The best way to pass work between these stages is a shared buffer base communication between stages. That means the thread for stage one will put its completed work on a buffer that the thread from stage two will read from and so on.
In summary, a pipeline is a sequence of stages, where a thread performs a stage in the pipeline, which is equivalent to some subtask within the end to end processing. To keep the pipeline balanced, a stage can be executed by more than one thread. Communication via shared buffers reduces coupling between the components of the system.
A key benefit of this approach is specialization and locality, which can lead to more efficiency, as state required for subsequent similar jobs is likely to be present in CPU caches.
A downside of this approach is that it is difficult to keep the pipeline balanced over time.
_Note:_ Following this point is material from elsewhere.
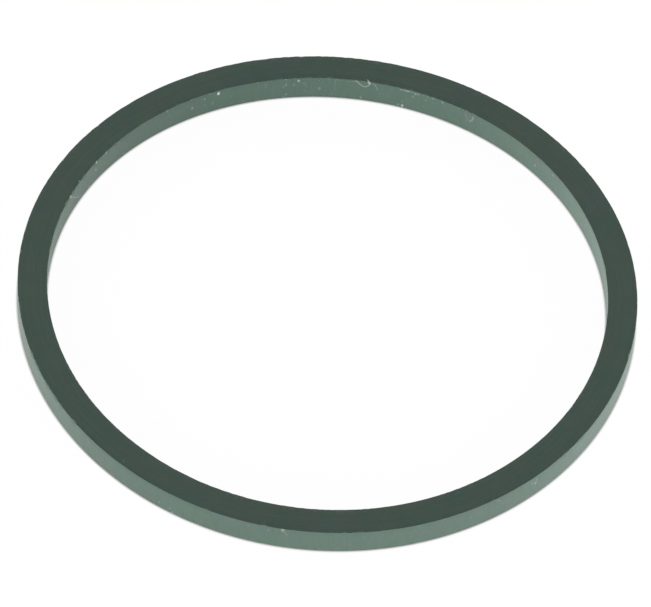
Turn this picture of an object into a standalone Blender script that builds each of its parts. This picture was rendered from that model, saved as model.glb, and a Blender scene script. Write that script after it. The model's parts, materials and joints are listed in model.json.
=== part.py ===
"""Square ring seal: a rubber ring of square section that lies in a groove and seals on its flat sides.

It runs with blender --background --python part.py, or from Blender's text editor.
Units are metres. The ring's axis is +Z, and the origin is the middle of the face that it lies on.
"""

from math import radians

import bpy

# Sizes that can be set by themselves
INSIDE_DIAMETER = 0.03465  # across the bore, with the ring relaxed
SECTION_WIDTH = 0.00178  # radially, from the bore to the outer wall
SECTION_HEIGHT = 0.00178  # along the axis, from the lower face to the upper face
EDGE_RADIUS = 0.00006  # hair-fine round of the four cut corners

# Facets of the turned solid
TURN_STEPS = 180
EDGE_STEPS = 2

# A round may not meet the one across the same side of the section
LARGEST_EDGE_SHARE = 0.45
# The screw's first and last rings of points coincide, and are welded within this distance
WELD_DISTANCE = 1e-6
# Corners sharper than this are rounded, and the small turns between facets are not
CORNER_ANGLE = radians(45)

# The rubber's look: a dull, dark green-grey
RUBBER_COLOUR = (0.056, 0.080, 0.068, 1.0)  # linear
RUBBER_ROUGHNESS = 0.6


def clear_scene():
    """Remove every object that the file was opened with."""
    for thing in list(bpy.data.objects):
        bpy.data.objects.remove(thing, do_unlink=True)


def rubber():
    """Moulded and lathe-cut rubber, which is not a metal and has a soft, wide gloss."""
    material = bpy.data.materials.new("seal_rubber")
    material.use_nodes = True
    shader = material.node_tree.nodes["Principled BSDF"]
    shader.inputs["Base Color"].default_value = RUBBER_COLOUR
    shader.inputs["Roughness"].default_value = RUBBER_ROUGHNESS
    shader.inputs["Metallic"].default_value = 0.0
    return material


def section_outline():
    """The square section at +X, as a closed loop that runs down its outer side first."""
    bore_x = INSIDE_DIAMETER / 2
    outer_x = bore_x + SECTION_WIDTH
    corners = [
        (outer_x, 0, SECTION_HEIGHT),
        (outer_x, 0, 0),
        (bore_x, 0, 0),
        (bore_x, 0, SECTION_HEIGHT),
    ]
    sides = [(n, (n + 1) % len(corners)) for n in range(len(corners))]
    outline = bpy.data.meshes.new("square_ring")
    outline.from_pydata(corners, sides, [])
    return outline


def turn(ring):
    """Turn the section once round +Z and weld the ends, which makes one closed ring."""
    screw = ring.modifiers.new("turned_section", "SCREW")
    screw.axis = "Z"
    screw.angle = radians(360)
    screw.steps = TURN_STEPS
    screw.render_steps = TURN_STEPS
    screw.use_merge_vertices = True
    screw.merge_threshold = WELD_DISTANCE
    screw.use_smooth_shade = True


def round_corners(ring):
    """Round the four circular corners, and leave the flats between them flat."""
    thinnest = min(SECTION_WIDTH, SECTION_HEIGHT)
    bevel = ring.modifiers.new("cut_corners", "BEVEL")
    bevel.width = min(EDGE_RADIUS, LARGEST_EDGE_SHARE * thinnest)
    bevel.segments = EDGE_STEPS
    bevel.limit_method = "ANGLE"
    bevel.angle_limit = CORNER_ANGLE
    bevel.harden_normals = True


def square_ring():
    """The whole seal, which is one solid: a tube of rubber is cut across into rings like this."""
    ring = bpy.data.objects.new("square_ring", section_outline())
    ring.data.materials.append(rubber())
    turn(ring)
    round_corners(ring)
    return ring


def main():
    clear_scene()
    seal = bpy.data.collections.new("square_ring_seal")
    bpy.context.scene.collection.children.link(seal)
    seal.objects.link(square_ring())


main()
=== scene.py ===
"""Square ring seal: a small, dull green-grey rubber ring of square section, on a white studio floor.

The file is laid out as a Blender add-on and is run as a script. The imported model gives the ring's sizes.
The ring is turned again here with a finer skin. Its corners are torn and nicked in places, it lies a little
out of round, as rubber does that nothing holds, and there is dust and a curl of lint on its walls.
Units are metres, +Z is the ring's axis, and the origin is the middle of the face that it lies on.
"""

import json
from math import atan2, cos, hypot, pi, radians, sin, tau

import bmesh
import bpy
from bpy.props import FloatProperty, FloatVectorProperty, IntProperty, PointerProperty
from mathutils import Matrix, Vector, noise
from mathutils.bvhtree import BVHTree


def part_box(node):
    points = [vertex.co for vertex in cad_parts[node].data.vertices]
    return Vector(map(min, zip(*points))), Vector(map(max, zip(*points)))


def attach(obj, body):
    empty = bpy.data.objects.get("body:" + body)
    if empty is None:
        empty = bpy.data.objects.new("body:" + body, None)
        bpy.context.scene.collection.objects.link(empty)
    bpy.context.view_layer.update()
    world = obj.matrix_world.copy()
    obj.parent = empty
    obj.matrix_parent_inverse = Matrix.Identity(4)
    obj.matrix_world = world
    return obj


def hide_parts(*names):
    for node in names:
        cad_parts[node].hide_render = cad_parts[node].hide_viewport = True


bl_info = {
    "name": "Square ring seal",
    "version": (1, 0, 0),
    "blender": (4, 5, 0),
    "location": "3D View > Sidebar > Ring Seal",
    "description": "Makes a square-section rubber ring seal with its dust, and the stage that it is seen on",
    "category": "Object",
}


def mm(length):
    """A length given in millimetres, in metres."""
    return length * 0.001


def linear(code):
    """The linear colour of an sRGB hex code such as #43504A."""
    channels = [int(code[n:n + 2], 16) / 255 for n in (1, 3, 5)]
    return tuple(c / 12.92 if c <= 0.04045 else ((c + 0.055) / 1.055) ** 2.4 for c in channels)


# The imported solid
NODE = "square_ring"
BODY = "root"

# The photograph's frame, in pixels, which the places of the dust below are given in
PHOTO_WIDTH = 651
PHOTO_HEIGHT = 607

# The spin's first and last rings of points coincide, and are welded within this distance
WELD_DISTANCE = mm(0.001)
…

When the input rate changes, or the resources at a given stage are exhausted, rebalancing may be required.
A layered model of multithreading is one in which similar subtasks are grouped together into a "layer" and the threads that are assigned to a layer can perform any of the subtasks in that layer. The end-to-end task must pass through all the layers.
A benefit of this approach is that we can have specialization while being less fine-grained than the pipeline pattern.
Downsides of this approach include that it may not be suitable for all applications and that synchronization may be more complex as each layer must know about the layers above and below it to both receive inputs and pass results.